### [The task]
Restate word for word the lines that begin the listing and end with the line holding "from mathutils import Matrix, Vector".

### [Supplied material]
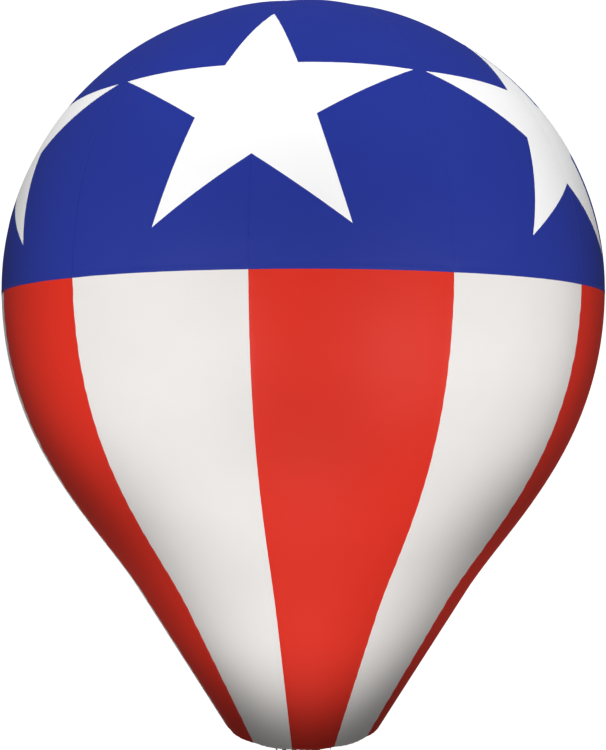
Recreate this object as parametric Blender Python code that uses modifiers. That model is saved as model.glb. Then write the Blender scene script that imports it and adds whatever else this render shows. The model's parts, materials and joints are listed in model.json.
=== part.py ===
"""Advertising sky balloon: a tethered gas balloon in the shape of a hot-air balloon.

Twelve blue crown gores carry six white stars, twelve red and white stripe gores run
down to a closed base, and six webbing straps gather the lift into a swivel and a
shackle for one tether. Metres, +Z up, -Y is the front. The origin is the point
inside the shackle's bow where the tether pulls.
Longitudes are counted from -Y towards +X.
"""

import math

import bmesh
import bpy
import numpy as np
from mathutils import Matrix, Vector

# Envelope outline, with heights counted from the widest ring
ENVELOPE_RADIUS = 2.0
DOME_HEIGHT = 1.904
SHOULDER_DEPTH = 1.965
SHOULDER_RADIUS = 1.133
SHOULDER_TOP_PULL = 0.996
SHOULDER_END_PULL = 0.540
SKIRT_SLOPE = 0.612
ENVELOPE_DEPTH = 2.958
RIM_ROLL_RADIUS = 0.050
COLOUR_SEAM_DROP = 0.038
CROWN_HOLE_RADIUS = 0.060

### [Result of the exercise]
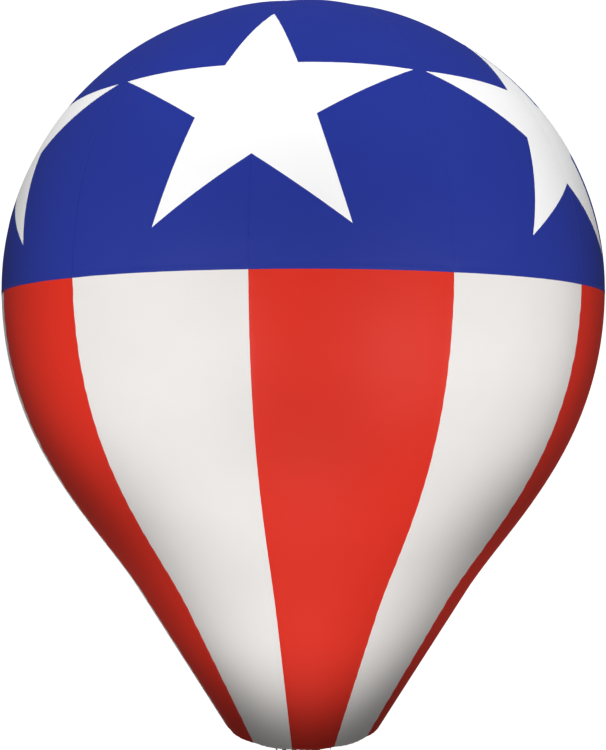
Recreate this object as parametric Blender Python code that uses modifiers. That model is saved as model.glb. Then write the Blender scene script that imports it and adds whatever else this render shows. The model's parts, materials and joints are listed in model.json.
=== part.py ===
"""Advertising sky balloon: a tethered gas balloon in the shape of a hot-air balloon.

Twelve blue crown gores carry six white stars, twelve red and white stripe gores run
down to a closed base, and six webbing straps gather the lift into a swivel and a
shackle for one tether. Metres, +Z up, -Y is the front. The origin is the point
inside the shackle's bow where the tether pulls.
Longitudes are counted from -Y towards +X.
"""

import math

import bmesh
import bpy
import numpy as np
from mathutils import Matrix, Vector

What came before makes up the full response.